In the event that the officers of the companies or any other legal entities had acted with due diligence in complying with the Directive and considering that non-compliance is not due to inaction, omission or negligence, they will not be subject to any monetary charge.

During the six (6) months’ period available to existing entities for the submission of the BOs’ data, the mentioned penalties are not applicable.

Procedures

In order for Companies and other legal entities and their officers to be able to submit data of their Bos, they need to register and obtain identification codes through the government gateway portal “ARIADNE” and then proceed with the authentication of the company’s profile.

The below listed documents must be presented at the time of registration:

  • Company Registration Certificate;
  • An official document from the company that created the profile, authorizing the individual presenting the documents, to submit the documents on behalf of the company.

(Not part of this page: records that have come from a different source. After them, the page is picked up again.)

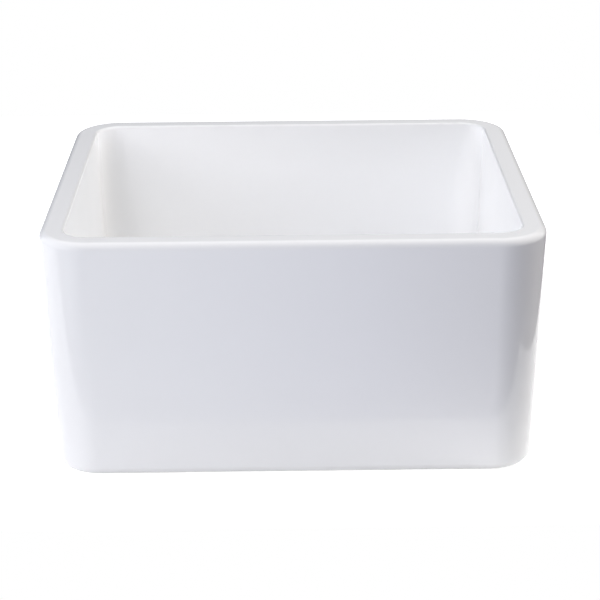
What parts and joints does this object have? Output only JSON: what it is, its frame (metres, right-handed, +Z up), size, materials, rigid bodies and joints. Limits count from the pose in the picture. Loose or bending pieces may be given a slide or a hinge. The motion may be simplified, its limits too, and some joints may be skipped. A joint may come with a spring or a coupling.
{
  "type": "farmhouse apron front sink",
  "caption": "Rectangular fireclay kitchen sink with a plain apron front, a flat rim, a floor that falls to a central drain, and a lift-out basket strainer waste.",
  "frame": {"origin": "centre of the foot's resting face, on the drain's axis", "axes": "+X to the right along the apron, +Y from the apron to the back, +Z up out of the bowl"},
  "size_m": [0.5074, 0.4564, 0.3171],
  "materials": {
    "white_glaze": "high gloss white glaze on fireclay",
    "polished_steel": "polished stainless steel",
    "satin_steel": "satin stainless steel",
    "spring_steel": "plain spring steel",
    "black_rubber": "matt black rubber",
    "sealing_foam": "soft closed-cell seal",
    "grey_card": "pressed fibre card",
    "plain_brass": "cast and turned brass"
  },
  "bodies": {
    "sink": {"sink_bowl": "white_glaze", "flange_seal": "sealing_foam", "strainer_body": "polished_steel", "post_socket": "satin_steel", "under_gasket": "black_rubber", "friction_ring": "grey_card", "locknut": "plain_brass", "outlet_washer": "black_rubber", "coupling_nut": "plain_brass"},
    "clip": {"snap_clip": "spring_steel"},
    "basket": {"basket_cup": "polished_steel", "stopper_seal": "black_rubber", "seal_backing_washer": "satin_steel", "seal_nut": "satin_steel", "basket_post": "satin_steel", "basket_knob": "polished_steel"}
  },
  "joints": [
    {"name": "basket_lift", "type": "slide", "parent": "sink", "child": "clip", "axis": [0, 0, 1], "range_m": [0, 0.3]},
    {"name": "basket_spin", "type": "hinge", "parent": "clip", "child": "basket", "pos_m": [0, 0, 0], "axis": [0, 0, 1], "continuous": true}
  ]
}
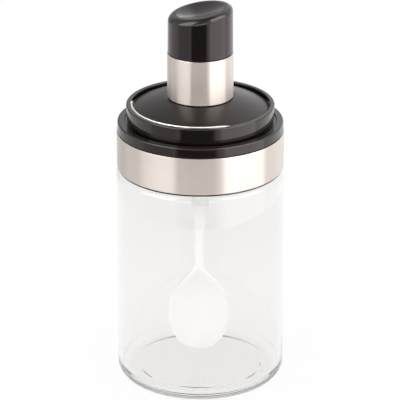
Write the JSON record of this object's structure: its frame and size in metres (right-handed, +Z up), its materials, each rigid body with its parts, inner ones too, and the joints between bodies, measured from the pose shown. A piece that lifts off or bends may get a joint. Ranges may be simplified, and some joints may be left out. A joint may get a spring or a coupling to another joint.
{
  "type": "spice jar",
  "caption": "Straight glass spice jar with a banded screw collar and a lift-out lid whose knob handle carries a spoon.",
  "frame": {"origin": "centre of the glass ring that the jar rests on, at the height of the table", "axes": "+Z up along the jar's axis, +X towards the high side of the slanted knob, -Y towards the viewer and the hollow side of the spoon"},
  "size_m": [0.07, 0.07, 0.1622],
  "materials": {
    "clear_glass": "clear, smooth, pressed",
    "silicone": "translucent satin",
    "black_plastic": "polished",
    "brushed_steel": "brushed round the axis",
    "white_plastic": "smooth moulded"
  },
  "bodies": {
    "jar": {"glass_jar": "clear_glass"},
    "gasket": {"jar_gasket": "silicone"},
    "collar": {"collar": "black_plastic", "collar_band": "brushed_steel"},
    "lid": {"lid_cup": "black_plastic", "lid_dome": "black_plastic", "lid_seal": "silicone", "handle_core": "black_plastic", "handle_sleeve": "brushed_steel", "knob_cap": "black_plastic", "spoon": "white_plastic"}
  },
  "joints": [
    {"name": "collar_rise", "type": "slide", "parent": "jar", "child": "gasket", "axis": [0, 0, 1], "range_m": [0, 0.005]},
    {"name": "collar_turn", "type": "hinge", "parent": "gasket", "child": "collar", "pos_m": [0, 0, 0.0932], "axis": [0, 0, 1], "range_deg": [0, 450]},
    {"name": "lid_lift", "type": "slide", "parent": "collar", "child": "lid", "axis": [0, 0, 1], "range_m": [0, 0.115]}
  ],
  "couplings": [
    {"joint": "collar_rise", "follows": "collar_turn", "m_per_rad": 0.0006366}
  ]
}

The name and Civil ID of the authorized individual shall be stated in the document and the document shall be signed by the director of the company;
  • Authorized individual person’s Civil ID;
  • Profile ID (16-digit number provided by email along with a copy of the said email).

Registration can be made only through physical visit of the authorised individual to one of the following centres:

  • Point of Single Contact;
  • District Post Offices;
  • Citizens Service Centres.

Once the authentication is completed, the BO data will be possible to be registered in the system.